A disabled Army veteran is hoping the efforts of his friend and students at Dawson County Middle School will result in a much needed new prosthetic leg.

Andrew Sully Sullens, 32, of Dahlonega, while deployed in Afghanistan in 2009 was one of four members of the Georgia National Guard who was critically injured when their Humvee ran over an explosive device that left him with a broken pelvis, broken leg and severe burns. He suffered massive blood loss and was placed on a ventilator for lung complications after surgery. The damage to his leg was so severe, Sullens was unable to walk.
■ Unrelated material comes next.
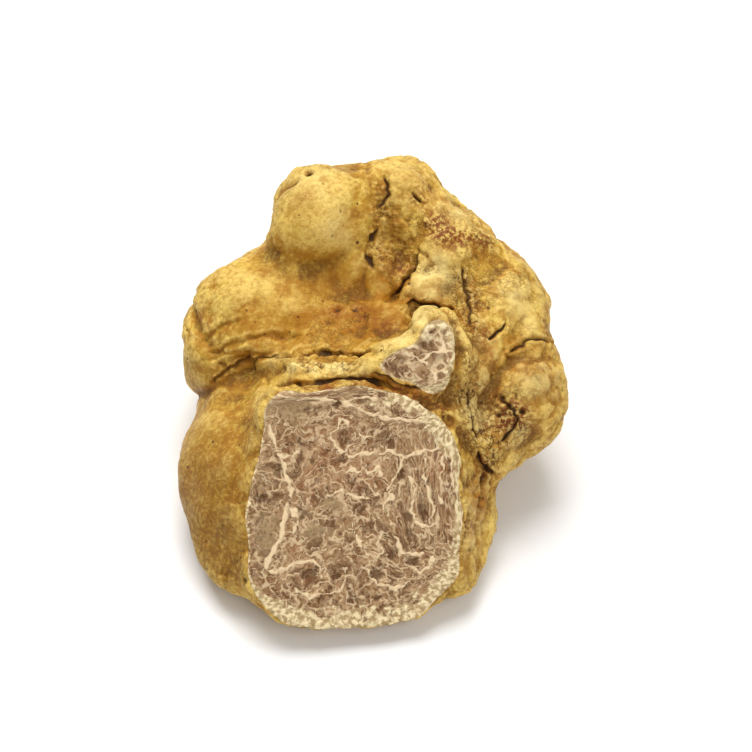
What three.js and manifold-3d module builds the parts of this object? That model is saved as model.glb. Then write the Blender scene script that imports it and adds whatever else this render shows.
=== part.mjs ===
// A white truffle: one solid fruiting body, about 49 mm wide, 57 mm deep and 33 mm high.
// It grew as a cluster of lobes run together, with creases where they meet, and one flat
// slanting knife cut has shaved its front side and the tip of a small knob just above it.
// Millimetres, +Z up. The cut side faces -Y, and the body rests on its underside at z = 0.

import * as THREE from "three";
import { mergeVertices } from "three/addons/utils/BufferGeometryUtils.js";
import Module from "manifold-3d";

// --- driving dimensions (mm, degrees) ---

const GRAIN = 1.4; // edge of the skin's faces
const CLOSED_GAP = 0.1; // how deep a closed gap between two bits of skin is filled
const ROOM = { from: [-28, -34, -4], to: [28, 34, 37] }; // holds the whole uncut body
const KNIFE_TURN = 8; // the cut faces the front, turned this much towards +X
const KNIFE_TIP = 44; // and tipped back from upright this much
const KNIFE_OUT = 22.15; // distance of the cut from the origin, along its normal
const UNDERSIDE = { x: -0.5, y: 0.3, roundness: 130, trimmed: 0.6, blend: 2 };
const SWELL = 0.2; // height of the small swellings all over the skin
const HEART = [0, 1.5, 9]; // inner point that most creases cut in towards
const CREASE_REACH = 2; // how far in and out of its route a crease keeps its full depth
const CREASE_ROUND = 0.5; // how round the bottom of a crease is
const STOCK = 100; // edge of the block that stands for what the knife took away

// --- the lobes: centre, half-sizes, and how softly each runs into those before it ---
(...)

Amputation was his only option.

"I need a new one because I 'shrunk out of' this one," Sully said. "Overtime, there is pressure on the residual limb, it creates wounds and it can become painful to wear the prosthetic."

After seeing Sully's multiple, unsuccessful attempts at contacting the Veterans Administration for help on social media, his longtime friend Dawson County Middle School Language Arts Teacher, Chris Doerrer decided something had to be done to help.

Doerrer, also a medically retired vet, turned the situation into a writing assignment for his students using state standards.

"I wanted to show my students that learning to write well is not just about writing for a standardized test," the 8th English/Language Arts teacher said. "It's about writing and producing results in the real world."

Friday afternoon Doerrer's students wrote letters to U.S. Sen. Johnny Isakson, R-Ga., chair of the Senate committee on Veterans' Affairs about the plight of Sullens, who, in 2010, retired from the Army. The young writers incorporated the answer, cite, explain (ACE) strategy used to help students with the Georgia Milestones testing.

Sullens said the VA in Atlanta does not answer its phones.

"I've called countless times, and it would rollover to voicemail," Sully said, who is a modern language major at the University of North Georgia. "The mailbox would be full. Now, it just rings endlessly."

Sully realizes he is not alone in this battle.

"To the VA, I'm just another face," he said. "I can safely say that I am speaking for thousands of others countless others."

Sen. Isaksons office was contacted for comment.

Amanda Maddox, press secretary for the senator said in a phone call on Wednesday that a caseworker would be in touch with Sullens. Separately, in a recent press release regarding Isakson's Sept. 4 visit to Fort Gordon, it was stated the senator "has made it a priority in Congress to ensure our nations veterans are given the care and support they deserve once they have returned home from the battlefield."

At press time, Sullens had heard from a rep. from Isaksons offi ce, Sen. Steve Gooch and Rep. Kevin Tanner.